Bibliografia sobre o bloqueio econômico estadunidense a Cuba.
BLOQUEO: LA GUERRA CONTRA CUBA. Documentário. Instituto Nacional de Cine y Artes Audiovisuales (Argentina). 2005.
SANTOS, F. L. B. “Para onde vai a Revolução Cubana? Dilemas do socialismo primitivo”. In: SANTOS, F. L. B. Uma história da onda progressista sul-americana (1998-2016). 1. ed. São Paulo: Elefante, 2018
VASCONCELOS, J. S. ; DESSOTI, F. ; SANTOS, F. L. B. . Cuba no século XXI. Dilemas da revolução. 1. ed. São Paulo: Elefante, 2017.
Cuba sem bloqueio: a revolução cubana e seu futuro, sem as manipulações da mídia dominante. Livro escrito pelo jornalista Hideyo Saito e pelo publicitário Antonio Gabriel Haddad.
ISTOÉ DINHEIRO. BNP Paribas se dispõe a pagar multa recorde por violar embargo dos EUA, 29 jun. 2014. Disponível em: . Acesso em: 14 jan. 2021.

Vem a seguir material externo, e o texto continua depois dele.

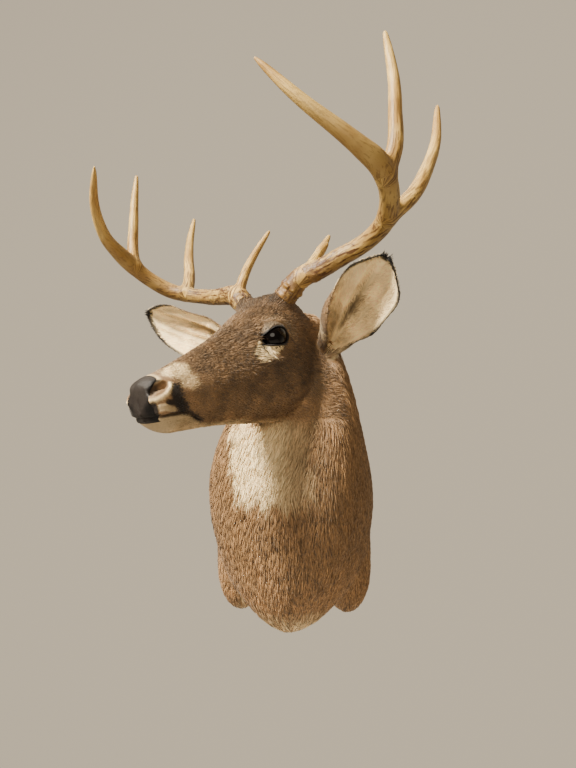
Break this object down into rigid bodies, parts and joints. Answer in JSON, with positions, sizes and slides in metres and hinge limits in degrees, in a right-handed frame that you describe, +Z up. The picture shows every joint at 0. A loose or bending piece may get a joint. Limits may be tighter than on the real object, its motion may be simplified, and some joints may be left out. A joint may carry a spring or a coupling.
{
  "type": "deer shoulder mount",
  "caption": "White-tailed buck's head, neck and shoulders mounted for a wall, head turned to its right, on an oval backboard that hangs from a steel plate.",
  "frame": {"origin": "middle of the backboard's face on the wall", "axes": "+Z up; -Y out from the wall into the room; +X towards the deer's left shoulder, which is to the right for someone facing the wall"},
  "size_m": [0.505, 0.5452, 0.7689],
  "materials": {
    "coat": "short, dense deer hair, brown with white throat, chin, eye ring and ear linings",
    "nose_leather": "bare black skin, slightly moist sheen",
    "glass_eye": "polished dark brown glass, opaque",
    "antler_bone": "hard antler bone, satin, ivory at the tips and brown-stained in the grooves",
    "plywood": "raw plywood",
    "steel": "zinc-plated sheet"
  },
  "bodies": {
    "root": {"head": "coat", "lower_jaw": "coat", "neck": "coat", "chest": "coat", "shoulder_left": "coat", "shoulder_right": "coat", "ear_left": "coat", "ear_right": "coat", "nose_pad": "nose_leather", "eye_left": "glass_eye", "eye_right": "glass_eye", "antler_left_beam_lower": "antler_bone", "antler_left_beam_middle": "antler_bone", "antler_left_beam_tip": "antler_bone", "antler_left_brow_tine": "antler_bone", "antler_left_second_tine": "antler_bone", "antler_left_third_tine": "antler_bone", "antler_right_beam_lower": "antler_bone", "antler_right_beam_middle": "antler_bone", "antler_right_beam_tip": "antler_bone", "antler_right_brow_tine": "antler_bone", "antler_right_second_tine": "antler_bone", "antler_right_third_tine": "antler_bone", "backboard": "plywood", "hanger_plate": "steel"}
  },
  "joints": []
}
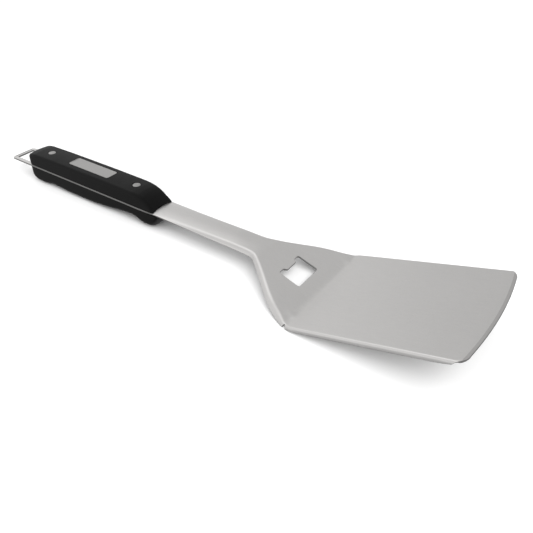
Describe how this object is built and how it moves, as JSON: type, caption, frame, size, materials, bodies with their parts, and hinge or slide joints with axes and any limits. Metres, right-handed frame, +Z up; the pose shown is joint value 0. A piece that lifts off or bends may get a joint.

Sim…mas muitos não sabem a manipulação dos EUA quando o interessa
Lendo o blog eu encontrava sempre a Sandra cozinheira e a Sandra ativista. Mas existe uma Sandra linguista que eu descobri depois que você contou que estudou Linguística na faculdade. Hoje eu encontro a Sandra linguista em cada post.
Eu deixei a carreira de linguista, mas a linguista nunca me deixou 😉
Testei hoje e amei a combinação! Obrigada, Sandra! Esse blog é uma preciosidade!
Obrigada, Bárbara <3
Finalmente fiz a receita! Estamos com uma carência de tahine na minha cidade. Não se acha os artesanais em lugar nenhum. Só dá pra comprar aqueles caríssimos importados, e aí não precisa nem falar que é impossível no Brasil de Bolsonaro. Enfim! A receita é maravilhosa! Amei!